We appreciate the reviewer's suggestions regarding the presentation and clarity. We hope that the revisions we have made in response to your comments will improve the clarity of our work. Here's our detailed plans for the revision.

Q3. Our objective is to rephrase lines 131-134 to clearly indicate that these results have been documented in previous studies, including those by e.g., Aurora et al. (2018, 2019b), Ji and Telgarsky (2019), and Ahn et al. (2023). Additionally, we will explicitly reference these papers in Theorem 1.

An example of the revision could be:

How does ${\cal B}_t$ evolve in different algorithms? To set a comparing benchmark of SAM, we first borrow results in (Aurora et al 2018, 2019b; Ji and Telgarsky, 2019; Ahn et al 2023).

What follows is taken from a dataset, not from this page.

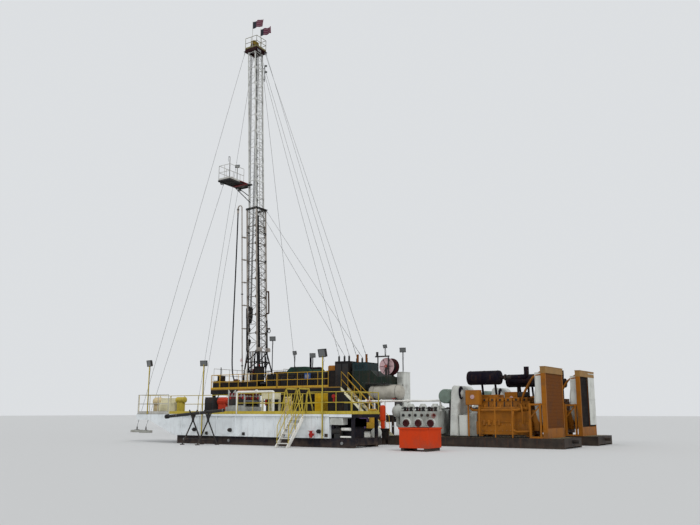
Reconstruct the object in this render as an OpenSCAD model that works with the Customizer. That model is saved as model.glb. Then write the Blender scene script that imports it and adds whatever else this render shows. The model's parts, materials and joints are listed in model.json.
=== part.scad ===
// Trailer drilling rig: telescoping guyed mast, raised floor, mud tank and two mud pump sets.
// The origin is on the ground under the mast, with the mast leaning towards -X over the well.

/* [Mast] */
// Height of the plane that the mast stands on
mast_foot_z = 4100; // [3950:50:4250]
// Lean of the mast towards the well, in degrees
mast_lean = 2.2; // [1.8:0.1:2.6]
// Height of the flared foot, along the mast
foot_h = 1900; // [1700:100:2100]
// Length of the lower section, along the mast
lower_h = 11300; // [11000:100:11600]
// Overlap of the two sections, along the mast
overlap_h = 1800; // [1500:100:2100]
// Height of the crown platform above the ground
crown_z = 31000; // [30500:100:31500]
// Outer depth of the lower section, along X
lower_dx = 1040; // [1000:10:1100]
// Outer width of the lower section, along Y
lower_dy = 1240; // [1200:10:1300]
// Side of the lower section's square legs
lower_leg = 100; // [90:5:110]
// Side of the upper section's square legs
upper_leg = 80; // [70:5:90]
// Gap between the two sections, all round
slide_gap = 20; // [15:1:25]
// Side of the bracing bars of the lower section
lower_web = 50; // [40:5:60]
// Side of the bracing bars of the upper section
upper_web = 40; // [35:5:50]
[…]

Theorem 1. ([Aurora et al 2018, 2019b; Ji and Telgarsky, 2019; Ahn et al 2023].) When applying SGD on the NOP (1a), the ...

Q4 & 5. As suggested, our plan is to provide additional details and intuition to enhance understanding. We will ensure that our revision is presented in a clear and accessible manner. Our plans include, but are not limited to, the following:

• To move Algs. 2 and 3 into the main body. We hope that this can make the sentences like 'BAR can be implemented in the same manner as weight decay' more concrete.

• To include a dedicated paragraph, with a bold subtitle, to explain the ideas and intuitions behind BAR. We will expand lines 274 - 278 and 280 - 282 to illustrate how Theorems 2 and 3 can be adapted to derive BAR.

• To explain Fig. 2(b) in more depth to show that our BAR indeed mimics SAM's dynamics.

• To discuss the only hyperparameter of BAR and its role in balancing the trade-off between regularization and loss fitting.